There’s a huge disconnect between screenwriter Sam Bain (Four Lions) and director Patrick Brice (The Overnight, Creep). It would appear that Bain wanted a broad comedy, one where characters raise most jokes into the stratosphere. Brice, on the other hand, seems to have gone the deadpan route. His style is one-note; his actors deliver their lines as if they’re half-asleep. There just isn’t a synthesis of script and screen here. If you’re going to do deadpan humor, don’t explain every joke. If you’re going to do an ensemble piece, maybe don’t have twice as many people as you need. Corporate Animals is populated by two schools of characters: those that deliver a joke, and those that bash that joke into the ground. (And no, most of these jokes aren’t even funny.)
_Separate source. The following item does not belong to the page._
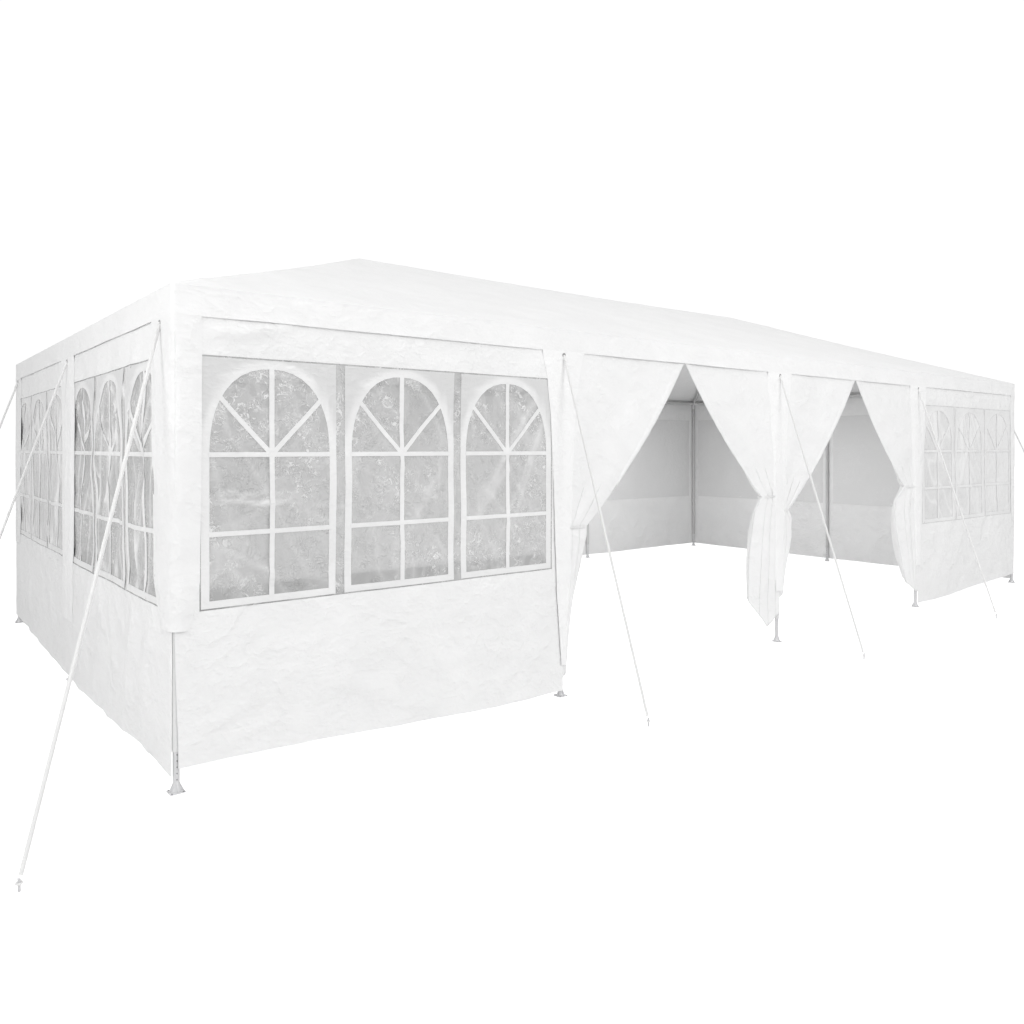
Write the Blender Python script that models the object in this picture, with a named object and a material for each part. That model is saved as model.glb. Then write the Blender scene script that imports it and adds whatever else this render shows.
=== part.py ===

But there’s a bigger issue with Brice’s film, and that’s its complete lack of context. There’s no attempt to provide a sense of this world’s logic, no idea of just how disconnected it is from ours, and an episodic structure with little flow or tension. It even seems to lack of starting point or a general purpose in what appears to be its satire. Corporate Animals is like the unabridged version of a web series no one knew existed.